I was overtaken by a sudden 'Banksy-esque' urge and my hand itched for a can of spray paint.

I started fantasising about a new career as a middle-aged street artist, creeping out in the dead of night, hidden under my hooded dressing gown. Something stopped me.

Maybe it was the realisation that I'd have to leave the children home alone in bed.

Oh and yes, of course, I realised that vandalism is illegal. Don't do it kids.

But mostly, I just couldn't think of anything witty enough to write.

Changing the poster to 'performing well but still not well enough for the worst off in our society if you ask me' is hardly going to stop the traffic at Castle Circus.

Maybe the poster with its 'pat ourselves on the back' attitude jarred because I'd just been reading about the Bay's horrendous pregnancy and abortion rates among teenage girls: the figure is just about as bad as it can be anywhere in the Western world.

Where I live, in the Tormohun ward on Torquay harbourside, the teen conception rate is the highest in the Bay at 82.8 per 1,000, which is double the national rate (41.6).
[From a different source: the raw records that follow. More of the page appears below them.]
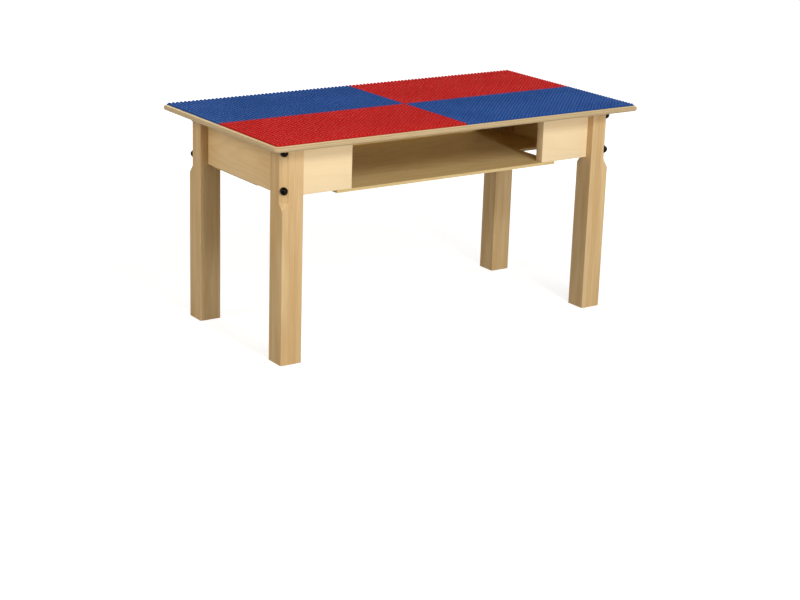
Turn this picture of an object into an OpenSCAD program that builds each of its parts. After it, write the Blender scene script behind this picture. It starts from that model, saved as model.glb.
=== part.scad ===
// Child's play table with a studded brick top and an open storage bay under it.
// Frame: origin on the floor under the middle of the table, +X to the right along
// the length, -Y towards the child who sits at the bay, +Z up. All in millimetres.

/* [Studded plates] */
// Distance from one stud to the next
stud_pitch = 8; // [7:0.1:9.5]
// Studs along the length of one plate
stud_cols = 48; // [42:1:52]
// Studs across the depth of one plate
stud_rows = 24; // [22:1:28]
// Diameter of a stud
stud_d = 4.9; // [4:0.1:5.6]
// Height of a stud above its plate
stud_h = 1.8; // [1:0.1:3]
// Thickness of the plate under the studs
plate_t = 1.6; // [1.2:0.1:4]
// Gap between one plate and the next
plate_seam = 0.3; // [0:0.1:1]
// Corner radius of a plate, seen from above
plate_corner_r = 2; // [0.5:0.1:3]

/* [Tabletop] */
// Height of the wooden top above the floor
top_z = 391; // [360:1:560]
// Thickness of the tabletop board
top_t = 10; // [8:0.5:14]
// Wooden border left round the studded plates
top_border = 6; // [5:0.5:20]
// Corner radius of the flat part of the board, inside its rounded edge
top_corner_r = 4; // [1:0.5:12]

/* [Legs] */
// Side of the square leg
leg_w = 41; // [38:0.5:50]
// Distance from the edge of the board in to a leg
leg_inset = 36; // [20:1:48]
// Radius of the leg's eased long edges
leg_ease = 1.5; // [0.5:0.1:3]
// Bevel at the foot of a leg
foot_bevel = 1.5; // [0.5:0.1:4]
// Bevel round the top of a leg
leg_top_bevel = 4; // [1:0.5:8]
// Size of the cut along the outer corner, on each face
outer_cut = 12; // [9:0.5:14]
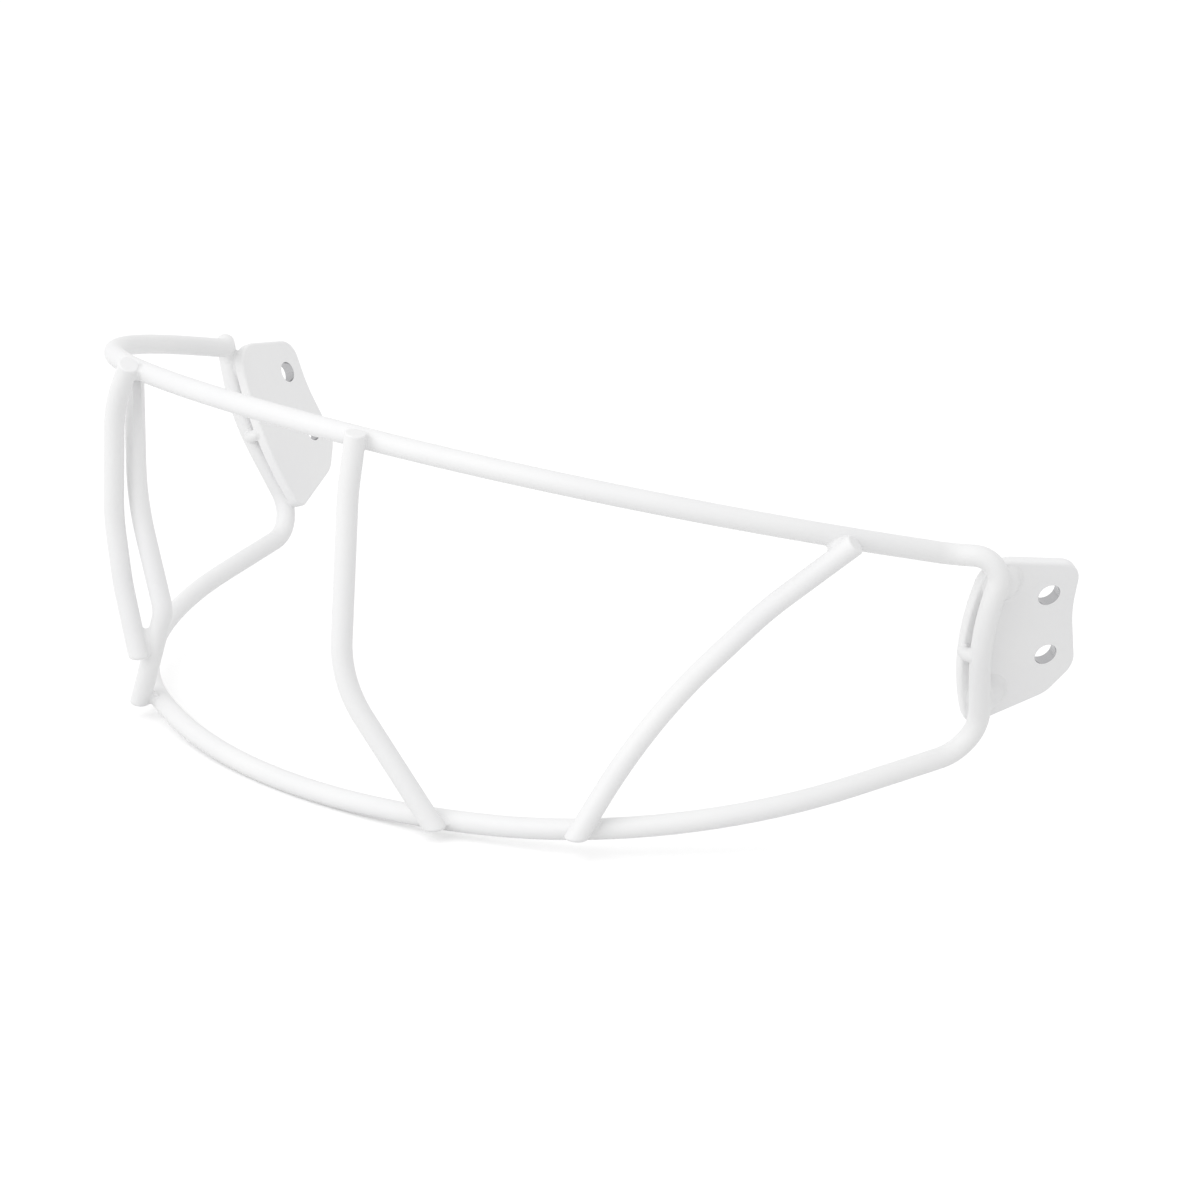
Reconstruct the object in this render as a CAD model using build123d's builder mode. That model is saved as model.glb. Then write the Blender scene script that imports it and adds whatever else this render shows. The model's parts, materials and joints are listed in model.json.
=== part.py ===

That means one in 12 girls are conceiving before they reach the age of 18.

It's a scandal.

Even more disturbing are the abortion figures. Pregnancy terminations are 'twice the expected level'. Exact figures are practically impossible to obtain.

There is much fuss about Torbay's teen conception rate rising, while elsewhere the figures are starting to fall.

But a huge part of the reason why this isn't being tackled or understood is that abortion remains our greatest taboo.

Nobody will get to the root of this problem, because none of those girls' stories will ever be told — not even their own mums, or their teachers will know.

Some of them may not even tell their best friends, or the father of the baby. Abortion isn't something you boast about in the playground.

There are an awful lot of private tragedies and fearful secrets being borne by one in every 12 teenage girls in my neck of the woods.

We're not really performing that well are we?

Not sure it's something you could put on a wall or in a song though.